§ STATED TASK:
Set down, exactly as written, only the lines starting with the one that holds "attach(lid_axis, top)" and ending with the one that holds "points = [vertex.co".

>> begin

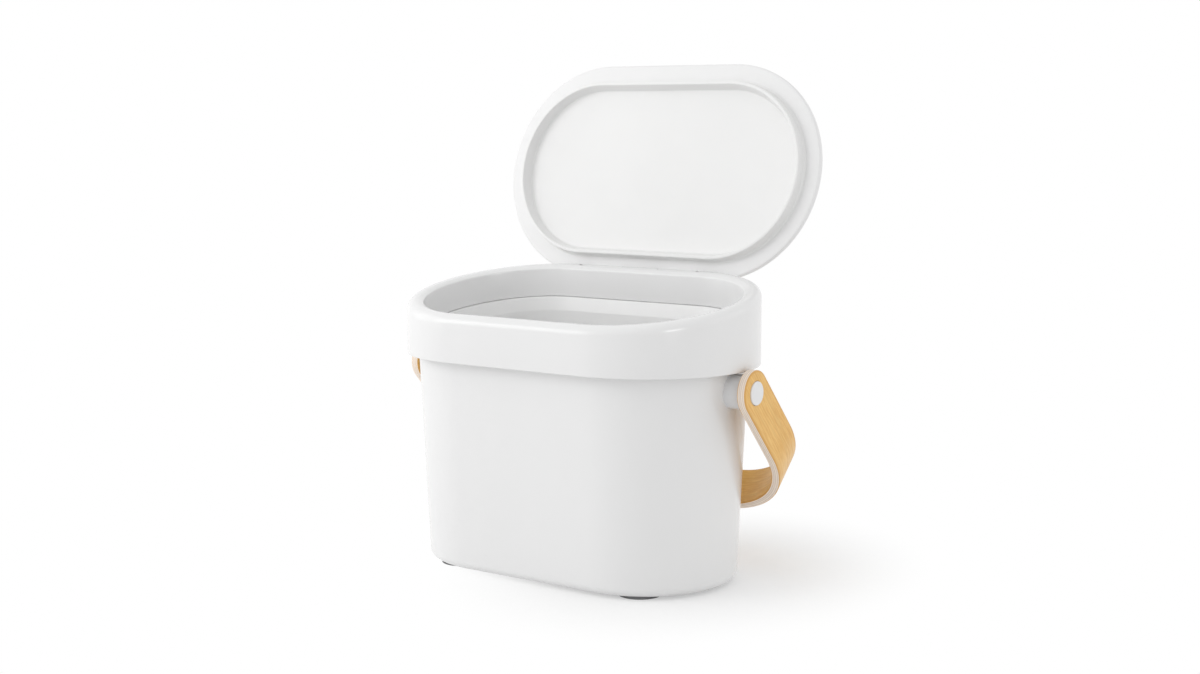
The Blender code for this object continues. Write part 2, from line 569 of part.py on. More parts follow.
def make_pivot(side, word):
    """The pieces of one pivot. They are made for +X and turned round for the other side."""
    outer = STRAP_SPAN / 2
    inner = outer - STRAP_THICKNESS
    boss_end = inner - CLEARANCE - WASHER_THICKNESS - CLEARANCE
    wall = HALF_STRAIGHT + HALF_DEPTH - shell_inset(PIVOT_HEIGHT)
    inside = wall - SHELL_WALL
    spigot_end = inside - NUT_THICKNESS - CLEARANCE * 5
    at = (0, 0, PIVOT_HEIGHT)
    made = []

    boss = turned([(inside, 0), (inside, BOSS_RADIUS), (boss_end - BOSS_EDGE, BOSS_RADIUS),
                   (boss_end, BOSS_RADIUS - BOSS_EDGE), (boss_end, 0)], BOSS_SEGMENTS)
    boss = finish("pivot_boss_" + word, moved(boss, at), (WHITE, 0.34, 0.0))
    grown = tub(shell_rows(CLEARANCE) + [(SHELL_TOP_INSET - CLEARANCE, SHOULDER_HEIGHT + OVERRUN, False)])
    boolean(boss, finish("grown", grown, None), "DIFFERENCE")
    spigot = turned([(spigot_end, 0), (spigot_end, SPIGOT_RADIUS), (wall + OVERRUN, SPIGOT_RADIUS),
                     (wall + OVERRUN, 0)], SPIGOT_SEGMENTS)
    boolean(boss, finish("spigot", moved(spigot, at), None), "UNION")
    bore_end = boss_end - INSERT_LENGTH - CLEARANCE
    bore = turned([(bore_end, 0), (bore_end, INSERT_RADIUS + CLEARANCE),
                   (boss_end + OVERRUN, INSERT_RADIUS + CLEARANCE), (boss_end + OVERRUN, 0)], SPIGOT_SEGMENTS)
    boolean(boss, finish("bore", moved(bore, at), None), "DIFFERENCE")
    made.append(boss)

    nut_out = inside - CLEARANCE * 4
    nut = turned([(nut_out - NUT_THICKNESS, SPIGOT_RADIUS + CLEARANCE), (nut_out - NUT_THICKNESS, NUT_RADIUS),
                  (nut_out, NUT_RADIUS), (nut_out, SPIGOT_RADIUS + CLEARANCE)], SPIGOT_SEGMENTS)
    made.append(finish("boss_nut_" + word, moved(nut, at), (NYLON, 0.5, 0.0)))

    insert = turned([(boss_end - INSERT_LENGTH, THREAD_RADIUS + CLEARANCE),
                     (boss_end - INSERT_LENGTH, INSERT_RADIUS), (boss_end, INSERT_RADIUS),
                     (boss_end, THREAD_RADIUS + CLEARANCE)], SPIGOT_SEGMENTS)
    made.append(finish("pivot_insert_" + word, moved(insert, at), (BRASS, 0.35, 1.0)))

    washer_out = inner - CLEARANCE
    washer = turned([(washer_out - WASHER_THICKNESS, SHOULDER_RADIUS + CLEARANCE),
                     (washer_out - WASHER_THICKNESS, WASHER_RADIUS), (washer_out, WASHER_RADIUS),
                     (washer_out, SHOULDER_RADIUS + CLEARANCE)], SPIGOT_SEGMENTS)
    made.append(finish("pivot_washer_" + word, moved(washer, at), (NYLON, 0.45, 0.0)))

    head = inner + STRAP_WEB + CLEARANCE
    shoulder_end = boss_end + CLEARANCE
    screw_end = boss_end - INSERT_LENGTH
    screw = turned([(screw_end, 0), (screw_end, THREAD_RADIUS), (shoulder_end, THREAD_RADIUS),
                    (shoulder_end, SHOULDER_RADIUS), (head, SHOULDER_RADIUS), (head, SCREW_HEAD_RADIUS),
                    (head + SCREW_HEAD_THICKNESS, SCREW_HEAD_RADIUS),
                    (head + SCREW_HEAD_THICKNESS, SCREW_DRIVE_RADIUS),
                    (head + SCREW_HEAD_THICKNESS - SCREW_DRIVE_DEPTH, SCREW_DRIVE_RADIUS),
                    (head + SCREW_HEAD_THICKNESS - SCREW_DRIVE_DEPTH, 0)], SPIGOT_SEGMENTS)
    made.append(finish("pivot_screw_" + word, moved(screw, at), (STEEL, 0.3, 1.0)))

    cap_in = head + SCREW_HEAD_THICKNESS + CLEARANCE
    cap_out = outer + CAP_PROUD
    cap = turned([(cap_in, 0), (cap_in, CAP_RADIUS), (cap_out - CAP_EDGE, CAP_RADIUS),
                  (cap_out - CAP_EDGE / 3, CAP_RADIUS - CAP_EDGE / 3), (cap_out, CAP_RADIUS - CAP_EDGE),
                  (cap_out, 0)], CAP_SEGMENTS)
    cap = finish("pivot_cap_" + word, cap, (WHITE, 0.3, 0.0))
    if side < 0:
        for piece in made + [cap]:
            piece.data.transform(Matrix.Rotation(math.pi, 4, "Z"))
    cap.location = at
    cap.rotation_euler = (HANDLE_REST, 0, 0)
    return made, cap


def make_feet():
    feet = []
    for back, row in ((-1, "front"), (1, "back")):
        for side, word in ((-1, "left"), (1, "right")):
            profile = [(0, 0), (0, FOOT_RADIUS - FOOT_EDGE), (FOOT_EDGE, FOOT_RADIUS),
                       (FOOT_HEIGHT, FOOT_RADIUS), (FOOT_HEIGHT, 0)]
            made = finish("foot_" + row + "_" + word, turned(profile, FOOT_SEGMENTS, False), (RUBBER, 0.8, 0.0))
            made.location = (side * (HALF_STRAIGHT + HALF_DEPTH - FOOT_FROM_END),
                             back * (HALF_DEPTH - FOOT_FROM_SIDE), 0)
            feet.append(made)
    return feet


def empty(name, place):
    made = bpy.data.objects.new(name, None)
    made.location = place
    made.empty_display_size = BOSS_RADIUS
    bpy.context.scene.collection.objects.link(made)
    return made


def attach(child, parent):
    bpy.context.view_layer.update()
    child.parent = parent
    child.matrix_parent_inverse = parent.matrix_world.inverted()


def centre(body):
    """Moves the whole part along Y, so that the middle of its bounding box is over the origin."""
    bpy.context.view_layer.update()
    depths = [(piece.matrix_world @ vertex.co).y for piece in bpy.data.objects if piece.type == "MESH"
              for vertex in piece.data.vertices]
    body.location.y -= (min(depths) + max(depths)) / 2


def main():
    clear_scene()
    body = empty("body", (0, 0, 0))
    top = empty("collar_slide", (0, 0, 0))
    lid_axis = empty("lid_axis", (0, HINGE_Y, HINGE_Z))
    handle_axis = empty("handle_axis", (0, 0, PIVOT_HEIGHT))
    attach(top, body)
    attach(lid_axis, top)
    attach(handle_axis, body)
    fixed = [make_shell(), make_bucket()] + make_feet()
    turning = [make_strap()]
    for side, word in ((-1, "left"), (1, "right")):
        made, cap = make_pivot(side, word)
        fixed += made
        turning.append(cap)
    for piece in fixed:
        attach(piece, body)
    for piece in turning:
        attach(piece, handle_axis)
    for piece in (make_collar(), make_pin()):
        attach(piece, top)
    for piece in make_lid():
        attach(piece, lid_axis)
    centre(body)


if __name__ == "__main__":
    main()
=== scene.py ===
"""Kitchen compost bin with a strap handle: its looks, laid out as a Blender add-on.

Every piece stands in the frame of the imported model, in metres. Pieces are shaped round the
middle of the bin's own base and then moved with it, because the open lid shifts the origin.
"""

import json
import math

import bmesh
import bpy
from bpy.props import FloatProperty, FloatVectorProperty, IntProperty, PointerProperty
from mathutils import Matrix, Vector


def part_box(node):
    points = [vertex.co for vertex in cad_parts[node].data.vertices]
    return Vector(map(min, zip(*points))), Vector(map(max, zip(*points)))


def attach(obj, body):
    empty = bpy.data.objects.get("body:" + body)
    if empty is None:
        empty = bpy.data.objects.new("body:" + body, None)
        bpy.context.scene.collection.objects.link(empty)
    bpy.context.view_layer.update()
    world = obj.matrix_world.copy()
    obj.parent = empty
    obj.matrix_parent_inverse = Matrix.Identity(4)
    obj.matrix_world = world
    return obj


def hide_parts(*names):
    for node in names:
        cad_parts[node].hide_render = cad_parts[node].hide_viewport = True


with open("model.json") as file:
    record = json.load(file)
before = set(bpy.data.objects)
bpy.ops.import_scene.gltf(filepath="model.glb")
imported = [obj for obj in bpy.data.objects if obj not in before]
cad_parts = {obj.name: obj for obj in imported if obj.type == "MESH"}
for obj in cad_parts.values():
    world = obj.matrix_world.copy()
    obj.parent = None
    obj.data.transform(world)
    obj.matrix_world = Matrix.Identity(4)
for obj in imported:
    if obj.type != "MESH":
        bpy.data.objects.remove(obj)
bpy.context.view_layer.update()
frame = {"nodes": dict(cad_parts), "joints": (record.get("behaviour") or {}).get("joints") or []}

bl_info = {
    "name": "Compost bin",
    "version": (1, 0, 0),
    "blender": (4, 5, 0),
    "location": "3D View > Sidebar > Compost bin",
    "description": "Builds a compost bin with a tilted collar, a hinged lid and a strap handle",
    "category": "Object",
}

WELD = 0.000002  # Points nearer than this become one.
SHARP = math.radians(35)  # Angle from which an edge is shaded sharp.
OVERRUN = 0.002  # Reach of a cutting shape past what it cuts.
CLEARANCE = 0.0003  # Gap between neighbouring pieces.
SLIDE_CLEARANCE = 0.0005  # Gap between the shell's lip and the sliding collar.
JOIN = 0.0004  # Depth to which joined shapes overlap.
SNAP_FIT = 0.00004  # Gap between things that press or rest on each other.
SORTING = Vector((1.0, 3.7390851, 13.1487213))  # Uneven weights, so that no two places tie.

# Roundings of the shell's lip, the collar's skirt, the lid's pocket, the washers and the bucket.
LIP_EDGE, SKIRT_EDGE, POCKET_EDGE, WASHER_EDGE = 0.0005, 0.0004, 0.0002, 0.0001
FLANGE_EDGE, THROAT_EDGE, THROAT_BEND = 0.0003, 0.0008, 0.002
CROWN_LEVEL, CROWN_SWEEP = 0.0018, 0.009  # Level width of the crown, and the radius where it falls.
SPIGOT_END = CLEARANCE * 5  # How far a spigot stands out of its nut.
FACE_BORDER = 0.001  # Width of the ring of faces inside the strap's edges.

# Where the glue lines lie through the strap, and how far one spreads, as shares of its thickness.
GLUE_LINES, GLUE_SPREAD = (0.28, 0.50, 0.72), 0.045
OUTLINE = 0.0012  # Width of the darker line inside the strap's edges.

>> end

§ THE ANSWER:
    attach(lid_axis, top)
    attach(handle_axis, body)
    fixed = [make_shell(), make_bucket()] + make_feet()
    turning = [make_strap()]
    for side, word in ((-1, "left"), (1, "right")):
        made, cap = make_pivot(side, word)
        fixed += made
        turning.append(cap)
    for piece in fixed:
        attach(piece, body)
    for piece in turning:
        attach(piece, handle_axis)
    for piece in (make_collar(), make_pin()):
        attach(piece, top)
    for piece in make_lid():
        attach(piece, lid_axis)
    centre(body)


if __name__ == "__main__":
    main()
=== scene.py ===
"""Kitchen compost bin with a strap handle: its looks, laid out as a Blender add-on.

Every piece stands in the frame of the imported model, in metres. Pieces are shaped round the
middle of the bin's own base and then moved with it, because the open lid shifts the origin.
"""

import json
import math

import bmesh
import bpy
from bpy.props import FloatProperty, FloatVectorProperty, IntProperty, PointerProperty
from mathutils import Matrix, Vector


def part_box(node):
    points = [vertex.co for vertex in cad_parts[node].data.vertices]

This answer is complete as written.